What I’m alluding to here is clout. California has the largest system of higher education in the world, and California’s Community College System alone is responsible for 17% of all higher education in the United States. Our nearly 60,000 faculty prepare the most diverse student body anywhere for the greatest number of career and academic choices anywhere. We respect local control while overseeing the most massive transfer and articulation system anywhere. We prepare more students to take their place as responsible participants in a democratic society than any system anywhere. Our students are the primary source of enrollments for the UC and CSU systems, and the primary source of training for our state’s teachers, police officers, nurses, and fire fighters. We manage our complex mission because we respect local decision making and work system-wide in support of student success.

Surely, everyone here understands the direct link between American freedom and academic freedom and that tenure may well be the parakeet in the mine shaft.
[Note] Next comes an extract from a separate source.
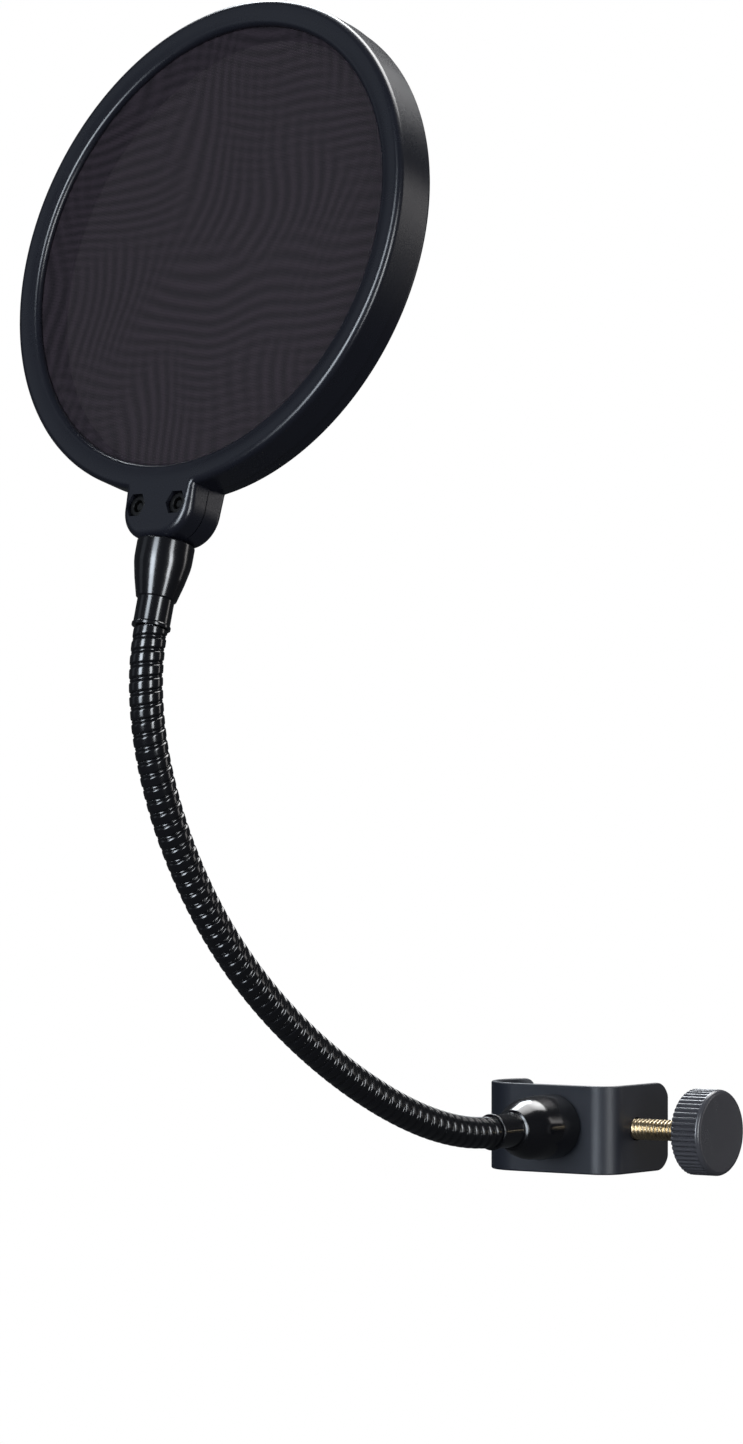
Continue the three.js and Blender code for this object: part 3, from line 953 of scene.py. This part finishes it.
@dataclass(frozen=True)
class Thumbscrew:
    """The brass screw, its knob and the pad on its tip."""

    screw_radius: float = 0.00305
    pitch: float = 0.00127
    thread_depth: float = 0.00062
    tip_radius: float = 0.0023
    tip_length: float = 0.0034
    knob_radius: float = 0.0123
    ridges: int = 50
    ridge_depth: float = 0.0007
    face_dish: float = 0.00012
    pad_radius: float = 0.0055

    def place(self) -> Placement:
        """Returns the frame whose third axis is the row's X, on the screw's axis."""
        return Placement(np.zeros(3), np.array([[0.0, 1, 0], [0, 0, 1], [1, 0, 0]]))

    def build_screw(self) -> None:
        """Builds the threaded rod.

        The radius at height h and angle a depends on the phase h / pitch - a / turn: a
        trapezium with flat crests and roots, which fades in over the first turn.
        """
        low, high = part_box("clamp_screw")
        steps = 12
        start, end = low.x, high.x
        shoulder = start + self.tip_length
        heights = np.arange(shoulder, end, self.pitch / steps)
        angle = np.linspace(0, TAU, 48, endpoint=False)
        phase = (heights[:, None] / self.pitch - angle / TAU) % 1
        flank = np.clip((np.abs(phase - 0.5) - 0.07) / 0.34, 0, 1)
        fade = np.clip((heights - shoulder) / self.pitch, 0, 1)[:, None]
        radius = self.screw_radius - self.thread_depth * (flank * fade + (1 - fade))
        tip = rounded([
            (self.tip_radius * 0.72, start, 0), (self.tip_radius, start + 0.0006, 0.0003),
            (self.tip_radius, shoulder - 0.0002, 0),
        ], 4)
        local_tip = tip[:, :1] + 0 * angle
        radii = np.concatenate([local_tip, radius])
        tall = np.concatenate([tip[:, 1], heights])[:, None] + 0 * angle
        local = np.stack([radii * np.cos(angle), radii * np.sin(angle), tall], -1)
        seat(skin("thread", self.place().world(local)), Finish.BRASS, "thumbscrew", "clamp_screw")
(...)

As the federal government tightens its control over America’s schools and colleges, the nation is looking to California. That’s no exaggeration. We are the only state where academic authority is enshrined in law. Governance is bargained in other states, and as tenure slips away so does the ability to bargain. We know that power in the new data driven world will belong to those who define the data and determine how it will be interpreted and used. We know that collegial peer review can only succeed if it is collegial, rigorous, and respectful of local decision making. We know also that Washington will never be our colleague. While juggling a range of contrary thoughts, we must act wisely, and as Doug Morrison would tell us, keep the needs of our students at the forefront of everything that we do. As individuals, as members of our professional organizations, and as patriots, we must link arms to defend our nation’s glorious mind: a free academy.